---------- Data shown ----------

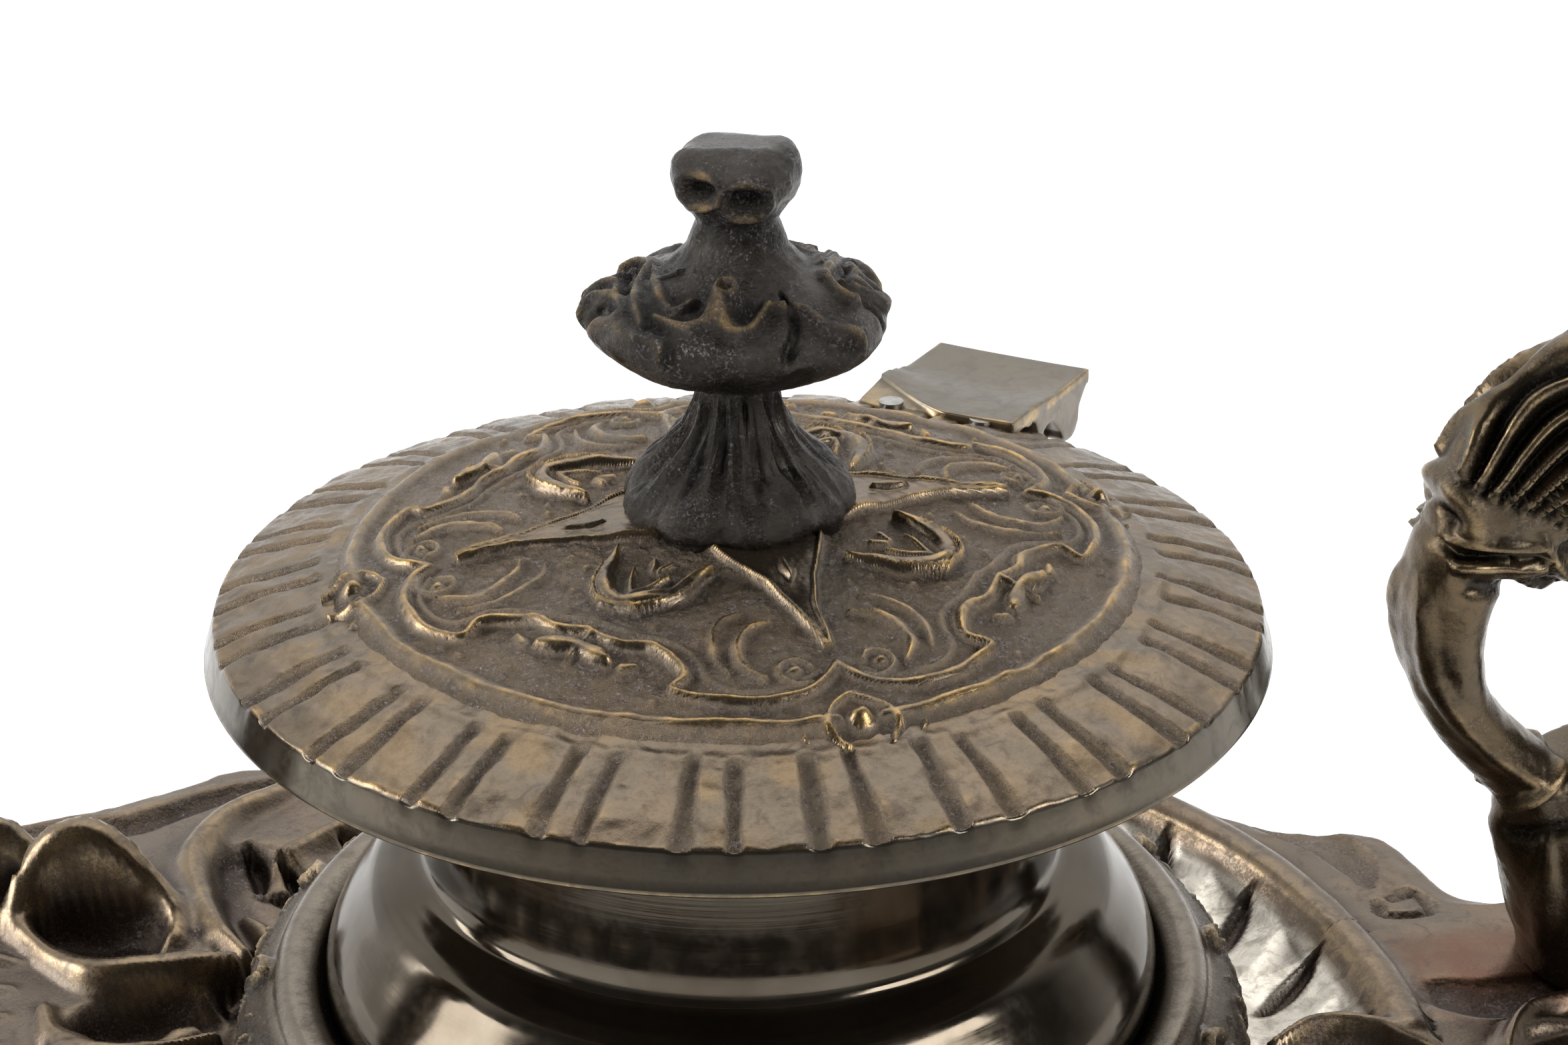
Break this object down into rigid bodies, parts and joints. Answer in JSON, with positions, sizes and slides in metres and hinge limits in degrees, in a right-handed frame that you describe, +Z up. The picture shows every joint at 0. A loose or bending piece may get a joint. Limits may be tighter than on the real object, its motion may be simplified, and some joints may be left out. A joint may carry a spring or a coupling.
{
  "type": "inkwell",
  "caption": "Bronze inkwell: a waisted pot with a hinged relief lid and a loose liner, bolted to a footed tray with scroll handles.",
  "frame": {"origin": "centre of the bounding box at the table the feet stand on, which is also the pot's axis", "axes": "+Z up along the pot's axis, +X along the tray towards the right handle, +Y to the back"},
  "size_m": [0.148, 0.0968, 0.075],
  "materials": {
    "tray_bronze": "satin patinated bronze with rubbed edges",
    "handle_bronze": "patinated bronze with rubbed ridges",
    "cup_bronze": "patinated cast bronze",
    "polished_bronze": "dark polished bronze",
    "lid_bronze": "patinated relief bronze with rubbed ridges",
    "finial_bronze": "dark cast bronze",
    "leaf_bronze": "smooth satin bronze",
    "dark_bronze": "dark bronze",
    "steel": "plain steel",
    "china": "white glazed china"
  },
  "bodies": {
    "base": {"tray": "tray_bronze", "foot_front_left": "dark_bronze", "foot_front_right": "dark_bronze", "foot_back_left": "dark_bronze", "foot_back_right": "dark_bronze", "foot_screws": "steel", "handle_left": "handle_bronze", "handle_right": "handle_bronze", "handle_screws": "steel", "leaf_cup": "cup_bronze", "pot_body": "polished_bronze", "pot_bolt": "steel", "pot_washer": "steel", "pot_nut": "steel", "hinge_pin": "steel", "hinge_bracket": "dark_bronze", "bracket_screws": "steel"},
    "lid": {"lid_plate": "lid_bronze", "lid_ring": "dark_bronze", "finial": "finial_bronze", "finial_screw": "steel", "hinge_leaf": "leaf_bronze", "leaf_screws": "steel"},
    "liner": {"ink_liner": "china"}
  },
  "joints": [
    {"name": "lid_hinge", "type": "hinge", "parent": "base", "child": "lid", "pos_m": [0.02517, 0.03109, 0.0442], "axis": [-0.7771, 0.6293, 0], "range_deg": [0, 100]},
    {"name": "liner_turn", "type": "hinge", "parent": "base", "child": "liner", "pos_m": [0, 0, 0.03], "axis": [0, 0, 1], "continuous": true}
  ]
}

----------

■ Requirement ■
Using the data above, repeat every line exactly.

■ Correct result ■
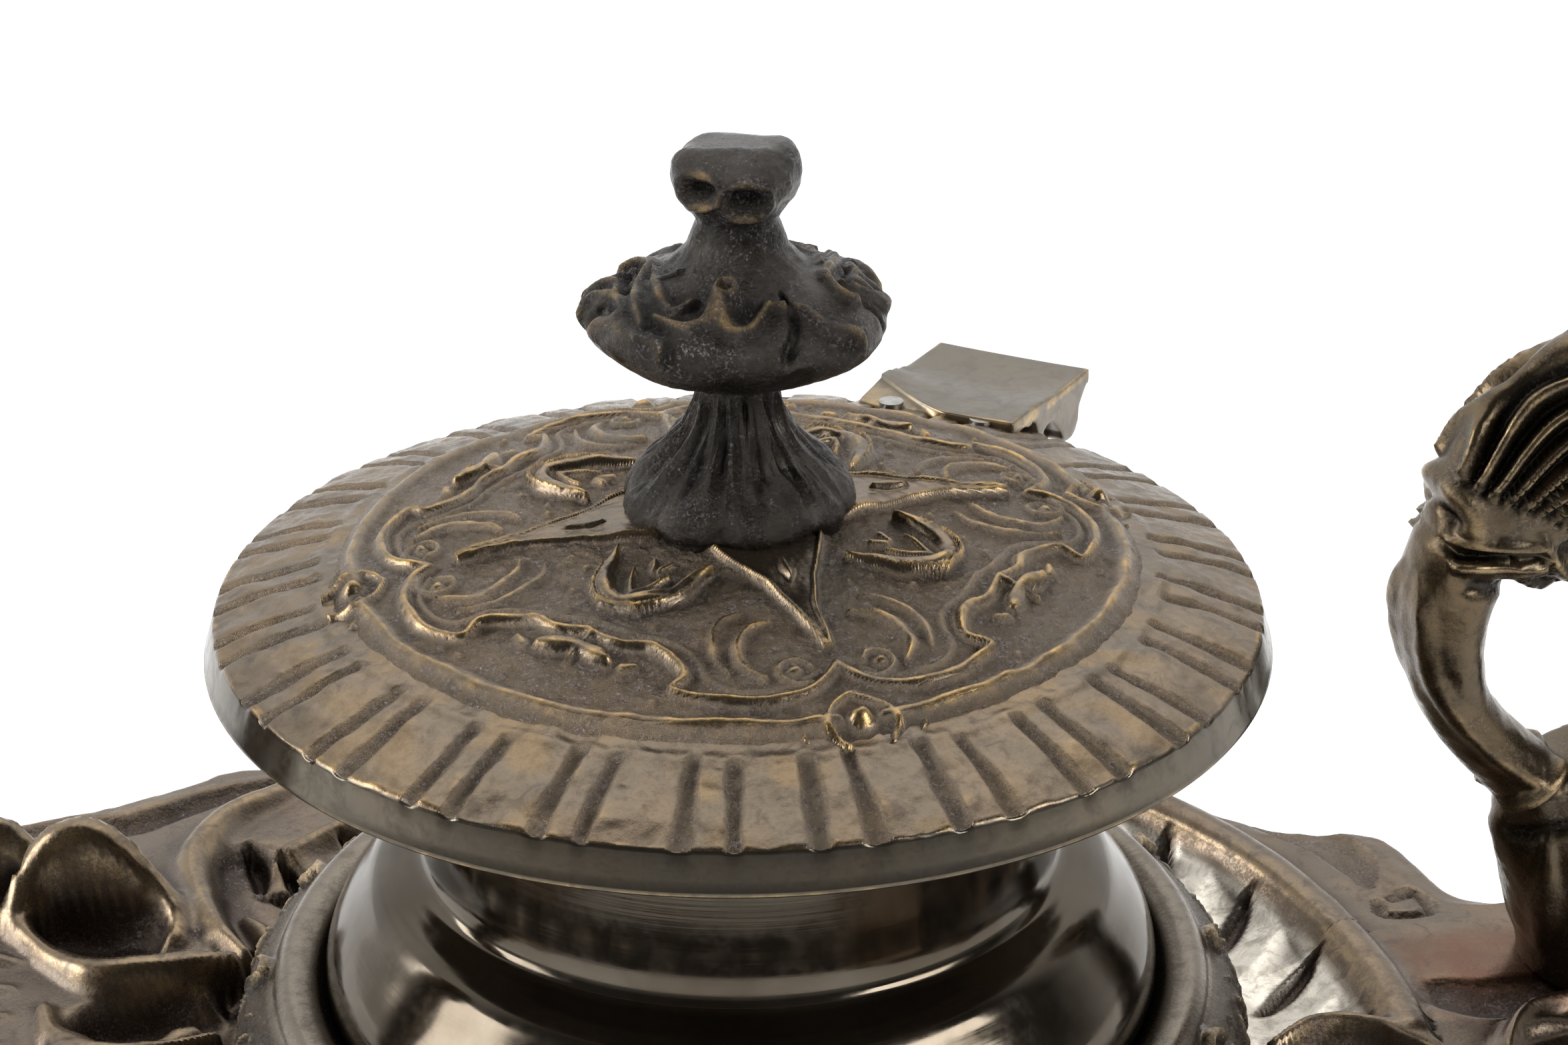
Break this object down into rigid bodies, parts and joints. Answer in JSON, with positions, sizes and slides in metres and hinge limits in degrees, in a right-handed frame that you describe, +Z up. The picture shows every joint at 0. A loose or bending piece may get a joint. Limits may be tighter than on the real object, its motion may be simplified, and some joints may be left out. A joint may carry a spring or a coupling.
{
  "type": "inkwell",
  "caption": "Bronze inkwell: a waisted pot with a hinged relief lid and a loose liner, bolted to a footed tray with scroll handles.",
  "frame": {"origin": "centre of the bounding box at the table the feet stand on, which is also the pot's axis", "axes": "+Z up along the pot's axis, +X along the tray towards the right handle, +Y to the back"},
  "size_m": [0.148, 0.0968, 0.075],
  "materials": {
    "tray_bronze": "satin patinated bronze with rubbed edges",
    "handle_bronze": "patinated bronze with rubbed ridges",
    "cup_bronze": "patinated cast bronze",
    "polished_bronze": "dark polished bronze",
    "lid_bronze": "patinated relief bronze with rubbed ridges",
    "finial_bronze": "dark cast bronze",
    "leaf_bronze": "smooth satin bronze",
    "dark_bronze": "dark bronze",
    "steel": "plain steel",
    "china": "white glazed china"
  },
  "bodies": {
    "base": {"tray": "tray_bronze", "foot_front_left": "dark_bronze", "foot_front_right": "dark_bronze", "foot_back_left": "dark_bronze", "foot_back_right": "dark_bronze", "foot_screws": "steel", "handle_left": "handle_bronze", "handle_right": "handle_bronze", "handle_screws": "steel", "leaf_cup": "cup_bronze", "pot_body": "polished_bronze", "pot_bolt": "steel", "pot_washer": "steel", "pot_nut": "steel", "hinge_pin": "steel", "hinge_bracket": "dark_bronze", "bracket_screws": "steel"},
    "lid": {"lid_plate": "lid_bronze", "lid_ring": "dark_bronze", "finial": "finial_bronze", "finial_screw": "steel", "hinge_leaf": "leaf_bronze", "leaf_screws": "steel"},
    "liner": {"ink_liner": "china"}
  },
  "joints": [
    {"name": "lid_hinge", "type": "hinge", "parent": "base", "child": "lid", "pos_m": [0.02517, 0.03109, 0.0442], "axis": [-0.7771, 0.6293, 0], "range_deg": [0, 100]},
    {"name": "liner_turn", "type": "hinge", "parent": "base", "child": "liner", "pos_m": [0, 0, 0.03], "axis": [0, 0, 1], "continuous": true}
  ]
}